Calculate the convective heat transfer coefficient and total heat loss from a surface using the Nusselt number and relevant thermal properties.

What is Calculating Heat Loss Using the Nusselt Number?

Calculating Heat Loss Using the Nusselt Number is a fundamental process in thermal engineering used to quantify the rate at which heat energy is transferred from a surface to a surrounding fluid via convection. The Nusselt number (Nu) is a dimensionless quantity that represents the ratio of convective to conductive heat transfer across a fluid boundary. It is a critical parameter for determining the convective heat transfer coefficient (h), which then allows for the calculation of total heat loss (Q) from a surface.

This calculation is essential for designing efficient thermal systems, preventing overheating or undercooling, and optimizing energy consumption in various applications. By understanding the factors that influence the Nusselt number and subsequently the heat transfer coefficient, engineers can make informed decisions about material selection, insulation, fluid flow rates, and geometric configurations.

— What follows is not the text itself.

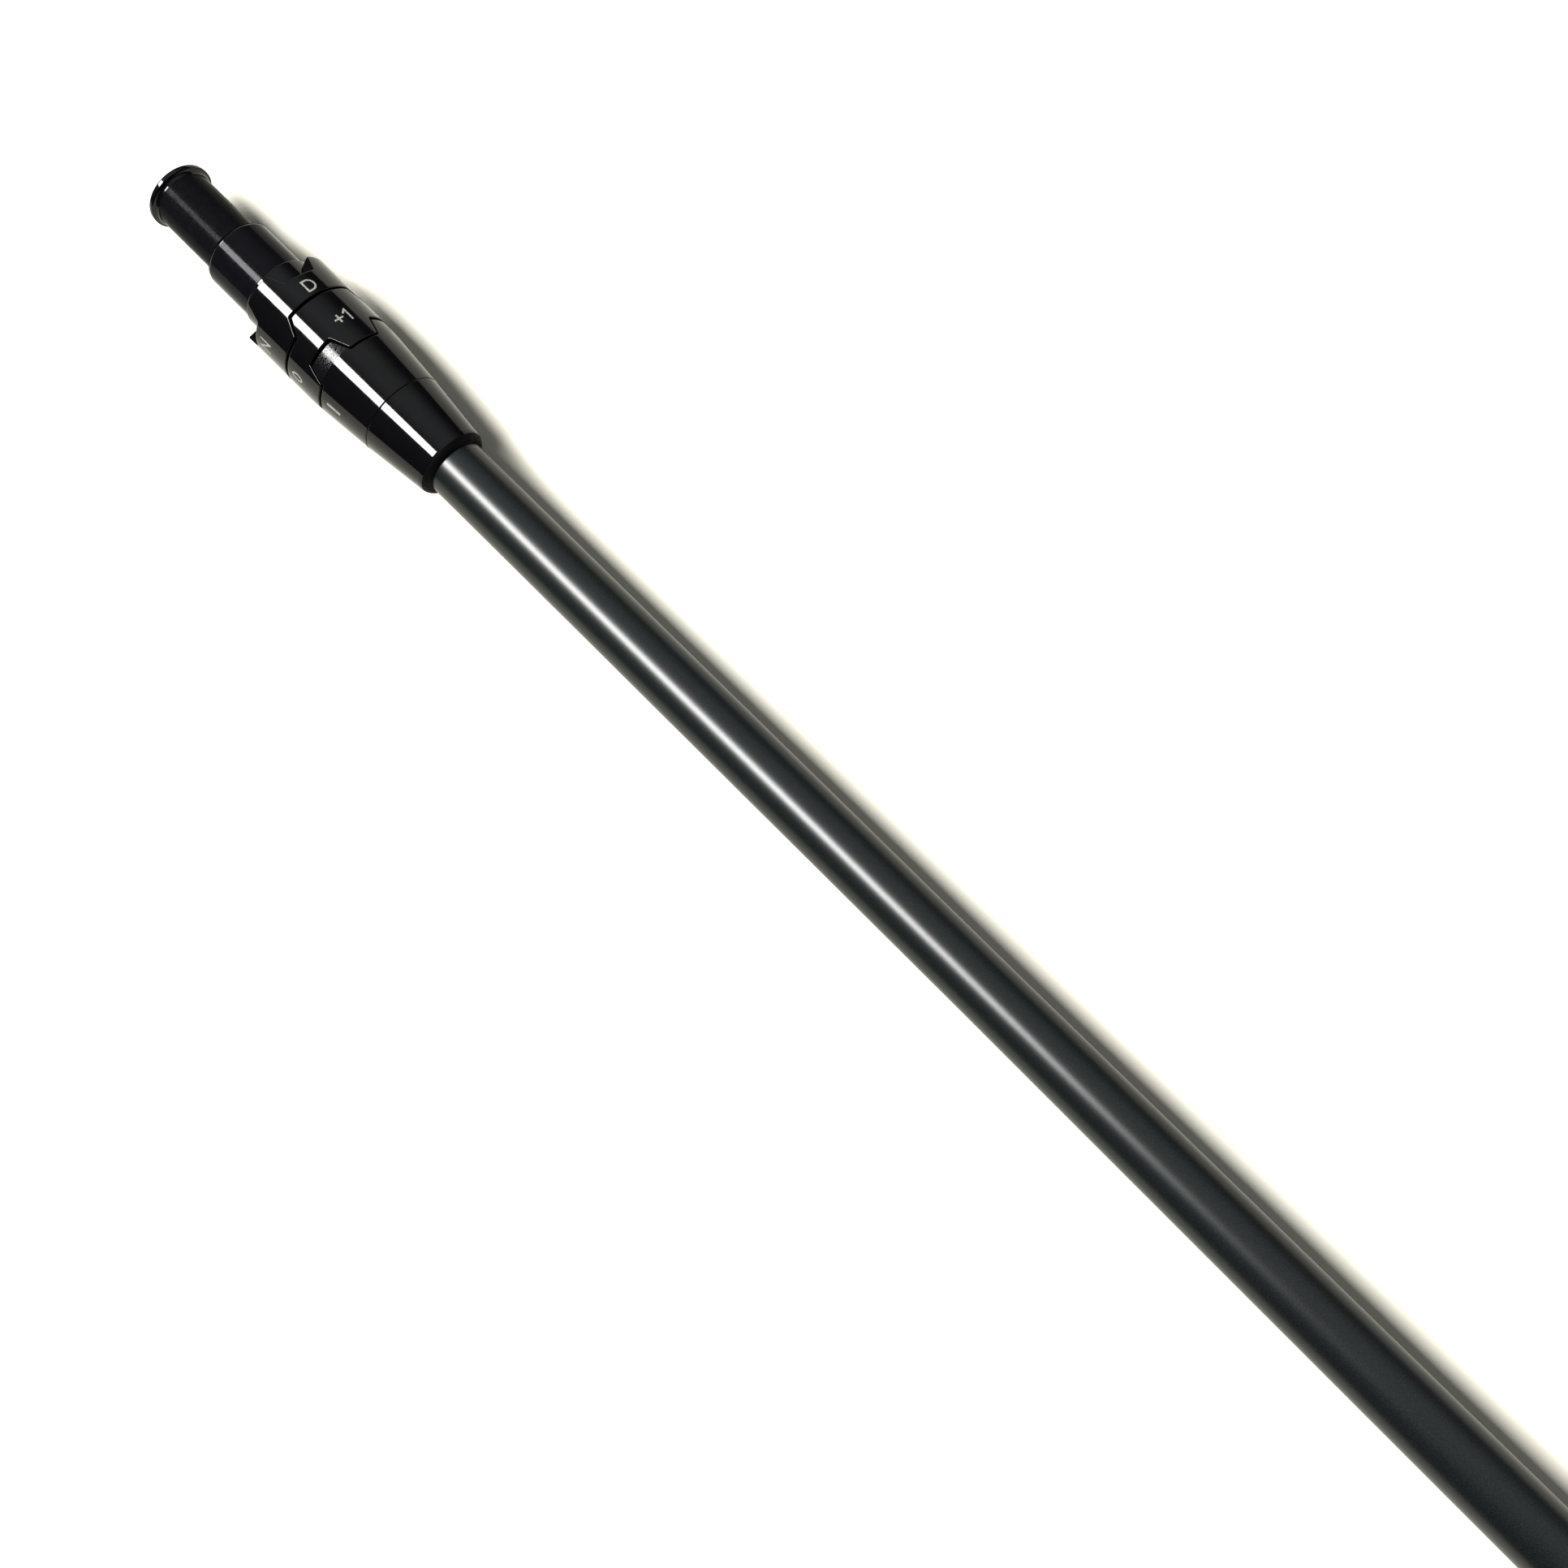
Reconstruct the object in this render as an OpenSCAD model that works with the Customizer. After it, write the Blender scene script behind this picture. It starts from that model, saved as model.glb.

Who Should Use This Calculation?

• Mechanical Engineers: For designing heat exchangers, cooling systems, engines, and industrial processes.
• HVAC Professionals: To size heating and cooling equipment, and evaluate building envelope performance.
• Process Engineers: For optimizing chemical reactors, pipelines, and other process equipment where temperature control is vital.
• Architects and Building Designers: To assess thermal comfort, energy efficiency, and insulation requirements for structures.
• Researchers and Students: For academic studies, experiments, and understanding fundamental heat transfer principles.

Common Misconceptions

• Nusselt Number is a direct measure of heat loss: Nu itself is dimensionless and helps determine the heat transfer coefficient, which then leads to heat loss. It’s not heat loss directly.
• Convection is always dominant: While important, convection often occurs alongside conduction and radiation. A complete heat transfer analysis considers all three modes.
• Heat transfer coefficient (h) is constant: ‘h’ is highly dependent on fluid properties, flow conditions (velocity, turbulence), surface geometry, and temperature differences, making it variable in many real-world scenarios.
• Characteristic length is always obvious: Determining the correct characteristic length (L) can be complex and depends on the specific geometry and flow direction (e.g., diameter for a pipe, length for a flat plate).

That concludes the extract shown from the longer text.